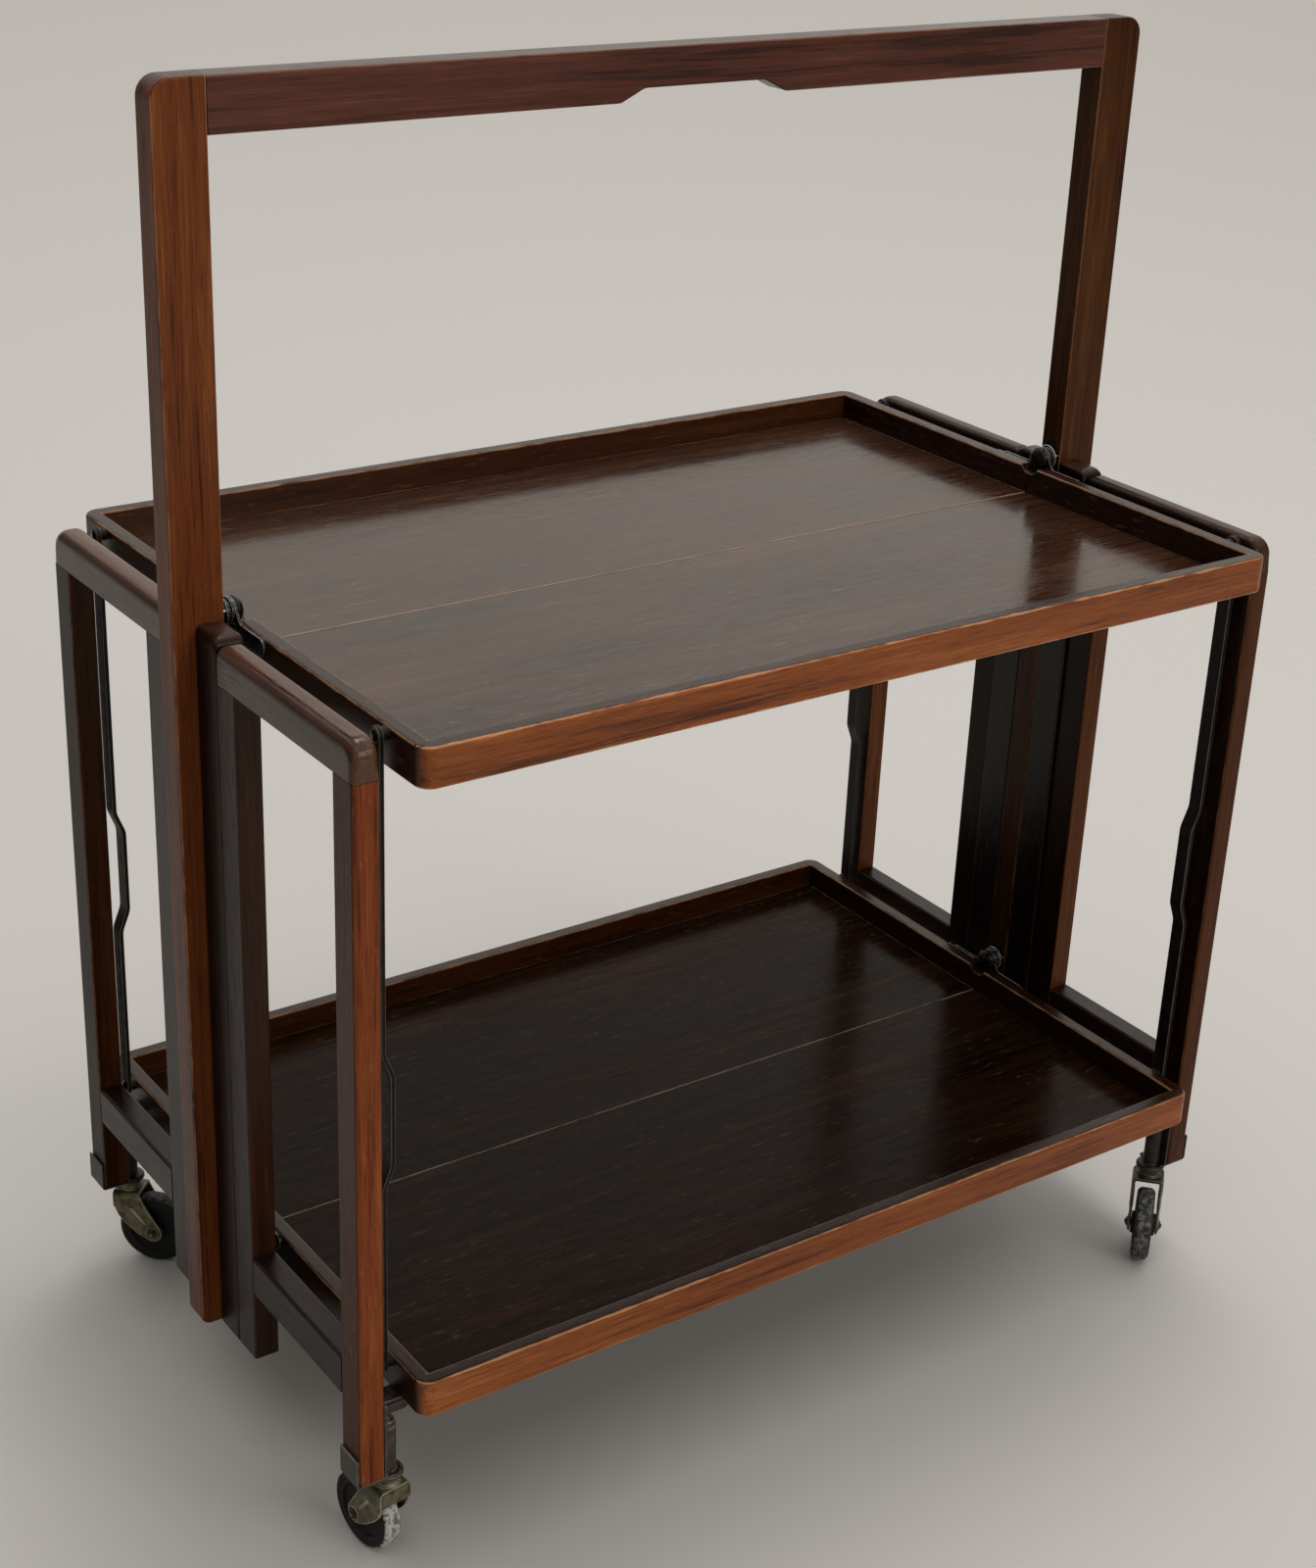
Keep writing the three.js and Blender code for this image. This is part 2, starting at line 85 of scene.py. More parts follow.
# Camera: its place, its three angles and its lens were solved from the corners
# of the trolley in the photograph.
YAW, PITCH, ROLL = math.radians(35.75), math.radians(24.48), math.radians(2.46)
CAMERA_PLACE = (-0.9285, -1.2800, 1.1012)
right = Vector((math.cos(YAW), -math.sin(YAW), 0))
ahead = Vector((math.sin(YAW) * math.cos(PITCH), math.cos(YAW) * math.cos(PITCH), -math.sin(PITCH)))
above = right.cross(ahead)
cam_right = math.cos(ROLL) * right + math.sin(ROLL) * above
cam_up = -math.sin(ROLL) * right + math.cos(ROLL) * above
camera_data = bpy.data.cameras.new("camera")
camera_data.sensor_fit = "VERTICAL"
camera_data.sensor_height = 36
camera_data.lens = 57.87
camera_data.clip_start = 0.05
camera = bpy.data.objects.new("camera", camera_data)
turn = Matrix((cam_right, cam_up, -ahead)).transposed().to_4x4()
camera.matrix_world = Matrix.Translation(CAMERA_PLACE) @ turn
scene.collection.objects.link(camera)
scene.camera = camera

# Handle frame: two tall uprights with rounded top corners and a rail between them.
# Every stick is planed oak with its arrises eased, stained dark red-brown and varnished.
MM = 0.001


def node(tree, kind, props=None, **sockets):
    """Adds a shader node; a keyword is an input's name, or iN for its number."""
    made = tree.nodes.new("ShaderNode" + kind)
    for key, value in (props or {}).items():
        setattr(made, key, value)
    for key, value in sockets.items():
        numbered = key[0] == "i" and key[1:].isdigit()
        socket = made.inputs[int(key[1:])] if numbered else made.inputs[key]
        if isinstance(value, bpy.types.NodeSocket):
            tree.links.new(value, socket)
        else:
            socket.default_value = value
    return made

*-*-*

Return the lines above exactly, keeping every word.

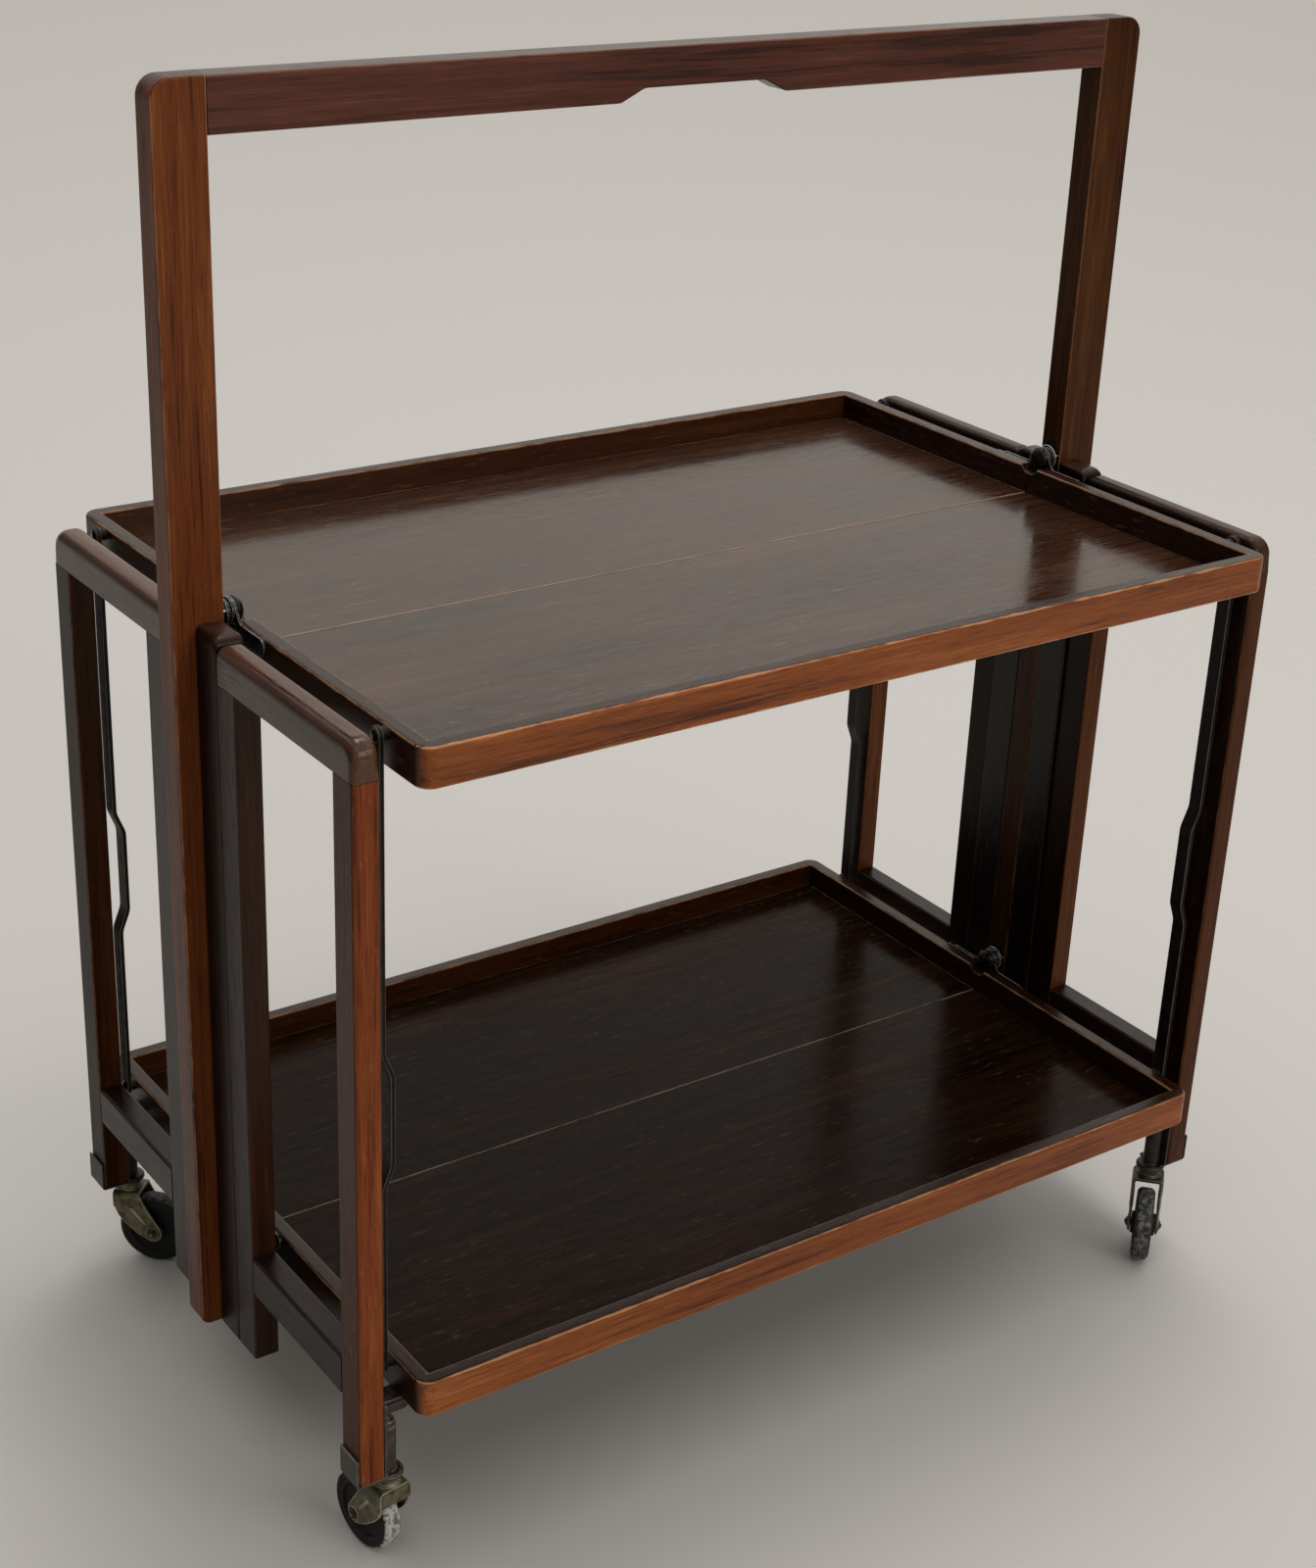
Keep writing the three.js and Blender code for this image. This is part 2, starting at line 85 of scene.py. More parts follow.
# Camera: its place, its three angles and its lens were solved from the corners
# of the trolley in the photograph.
YAW, PITCH, ROLL = math.radians(35.75), math.radians(24.48), math.radians(2.46)
CAMERA_PLACE = (-0.9285, -1.2800, 1.1012)
right = Vector((math.cos(YAW), -math.sin(YAW), 0))
ahead = Vector((math.sin(YAW) * math.cos(PITCH), math.cos(YAW) * math.cos(PITCH), -math.sin(PITCH)))
above = right.cross(ahead)
cam_right = math.cos(ROLL) * right + math.sin(ROLL) * above
cam_up = -math.sin(ROLL) * right + math.cos(ROLL) * above
camera_data = bpy.data.cameras.new("camera")
camera_data.sensor_fit = "VERTICAL"
camera_data.sensor_height = 36
camera_data.lens = 57.87
camera_data.clip_start = 0.05
camera = bpy.data.objects.new("camera", camera_data)
turn = Matrix((cam_right, cam_up, -ahead)).transposed().to_4x4()
camera.matrix_world = Matrix.Translation(CAMERA_PLACE) @ turn
scene.collection.objects.link(camera)
scene.camera = camera

# Handle frame: two tall uprights with rounded top corners and a rail between them.
# Every stick is planed oak with its arrises eased, stained dark red-brown and varnished.
MM = 0.001


def node(tree, kind, props=None, **sockets):
    """Adds a shader node; a keyword is an input's name, or iN for its number."""
    made = tree.nodes.new("ShaderNode" + kind)
    for key, value in (props or {}).items():
        setattr(made, key, value)
    for key, value in sockets.items():
        numbered = key[0] == "i" and key[1:].isdigit()
        socket = made.inputs[int(key[1:])] if numbered else made.inputs[key]
        if isinstance(value, bpy.types.NodeSocket):
            tree.links.new(value, socket)
        else:
            socket.default_value = value
    return made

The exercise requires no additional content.